Speaking of shopping, you’ll also see lots of vendors standing on the sides of the streets or in the squares in Italy selling cheap little toys and fake leather handbags. We weren’t tempted by anything they were selling, which was a good thing because we found out later these “vendors” have no license to operate. They run at the first sign of the police, but it doesn’t stop them from setting up again in another street.
The best part of our day was in the early evening when we took the private gondola ride that we had signed up for, which included a bottle of champagne; two musicians (a vocalist and an accordion-player) who serenaded us as we floated along the canals; and a picture of ourselves in the gondola by a professional photographer. You can also take public gondola rides, where you share the cost (and the boat) among 4 to 6 other people, but of course it’s not as romantic. Sure, it’s kind of a hokey, touristy thing to do, but it’s also unique to this city. How can you be in Venice and not ride in a gondola at least once? Besides, Gary and I are celebrating our 32nd anniversary on this trip, so this was our treat to ourselves. It was actually very enjoyable – everyone on the bridges stopped to call out to us and took pictures as we floated along and sipped our champagne.
After the gondola ride we were still in a mood to celebrate, so we stopped in at several bars for drinks before going back to Sangal to have dinner on the terrace.
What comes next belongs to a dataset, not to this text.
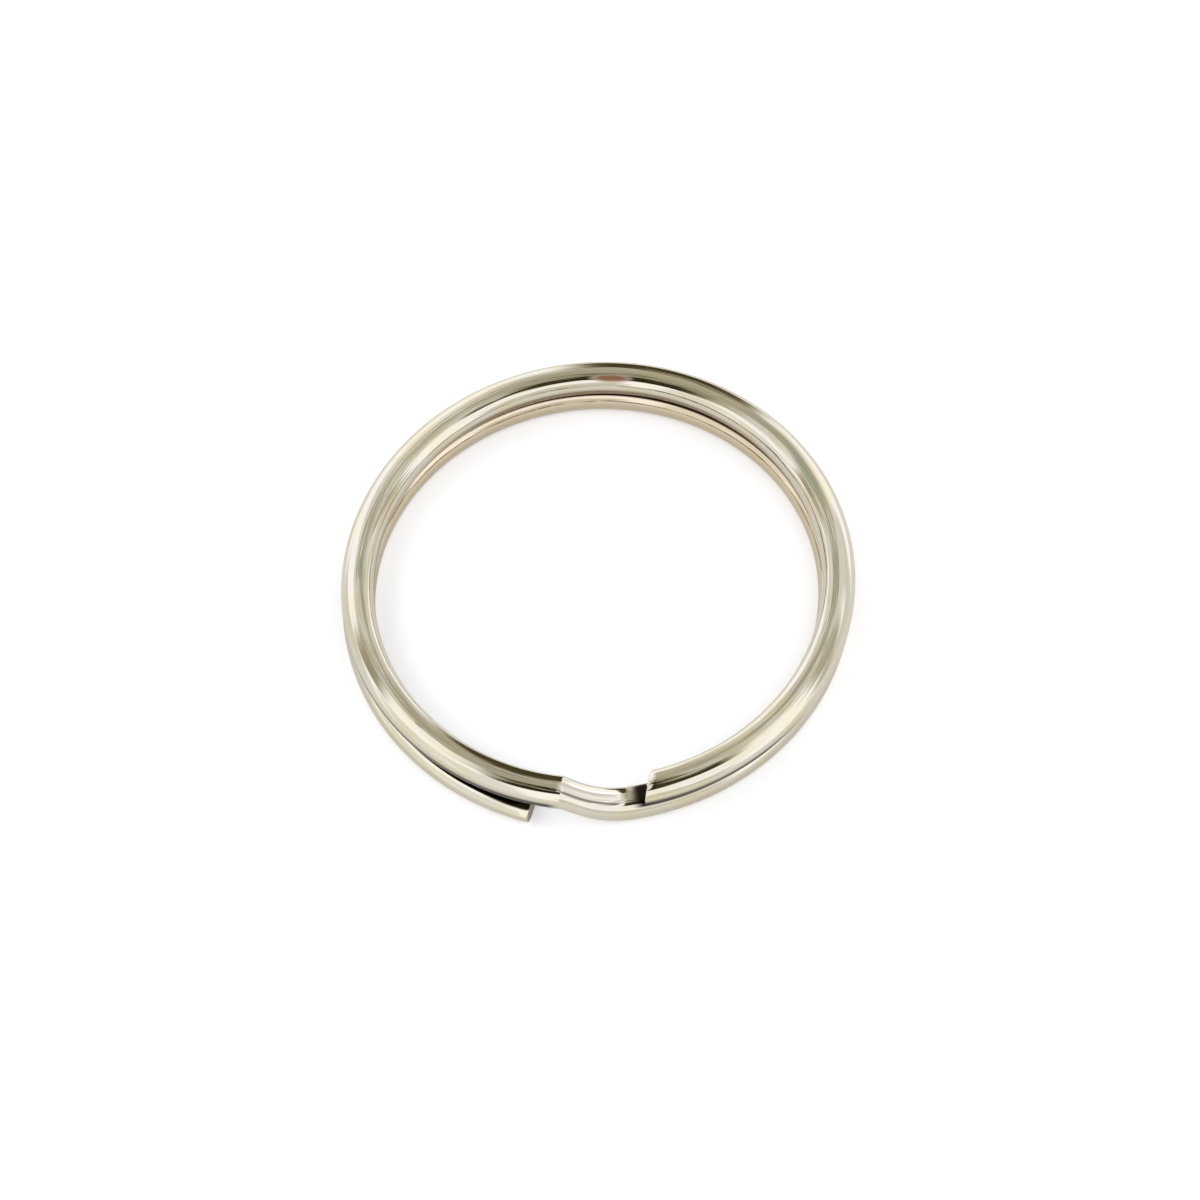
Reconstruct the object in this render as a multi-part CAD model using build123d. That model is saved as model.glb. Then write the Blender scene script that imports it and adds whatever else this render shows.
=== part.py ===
from build123d import *

import math
import os

# Split ring: one length of hard steel wire, rolled to a flat-topped section and coiled into two turns that
# lie one on the other. A single pressed step, the crossover, takes the wire from the upper turn down to the
# lower one. Both ends are sheared. The lower end springs out a little, which leaves the slit where a
# fingernail or the edge of a key gets in.
#
# Millimetres, +Z up. The ring lies flat: the lower turn's flat is at Z = 0 and the origin is on that plane
# in the middle of the ring. The crossover is centred on -Y. Angles run anticlockwise from -Y, seen from
# above, and the wire is followed that way: upper end, upper turn, crossover, lower turn, lower end.

# The wire: 1.5 mm round wire rolled to two flats, which leaves its sides barrel-shaped
wire_width = 1.62           # over the sides
wire_height = 1.30          # over the flats
flat_width = 0.88           # of each flat, across the wire

# The two turns
outside_diameter = 25.0     # across one turn
coil_gap = 0.04             # between their flats
coil_offset = 0.13          # how far the upper turn lies to the right of the lower one

# The crossover: it drops soon after it leaves the upper turn and lands slowly
crossover_length = 3.25     # along the turn
departure_bend = 0.33       # level lead of the bend at its head
landing_bend = 1.75         # level lead of the bend at its foot

# The two ends
upper_end_setback = 0.92    # from the crossover's foot to the upper end, along the turn
upper_end_skew = 22.0       # degrees that the upper cut is off square
lower_end_setback = 1.62    # from the crossover's head back to the lower end
sprung_length = 14.5        # of the stretch at the lower end that springs out
sprung_radius_gain = 0.5    # by which its radius is larger than the turn's
end_bevel = 0.07            # on the rims of both cuts, left by tumbling

# What follows from them
turn_radius = (outside_diameter - wire_width) / 2
pitch = wire_height + coil_gap
upper_centre = Vector(coil_offset / 2, 0, wire_height / 2 + pitch)
lower_centre = Vector(-coil_offset / 2, 0, wire_height / 2)


def angle_of(length, radius=turn_radius):
    """The degrees that a length of wire takes up on a turn."""
    return math.degrees(length / radius)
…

Since we were ordering for ourselves this time, we confined ourselves to just two courses. I had ravioli stuffed with goat cheese, seafood, and asparagus tips for an entrée, and tiramisu for dessert (homemade, of course). Yum. I just know I’m going to gain weight while I’m here.
After dinner, we went back to Piazza San Marco, which has more of a party atmosphere at night (not to mention being much cooler), and mingled with the people there before heading back to the hotel.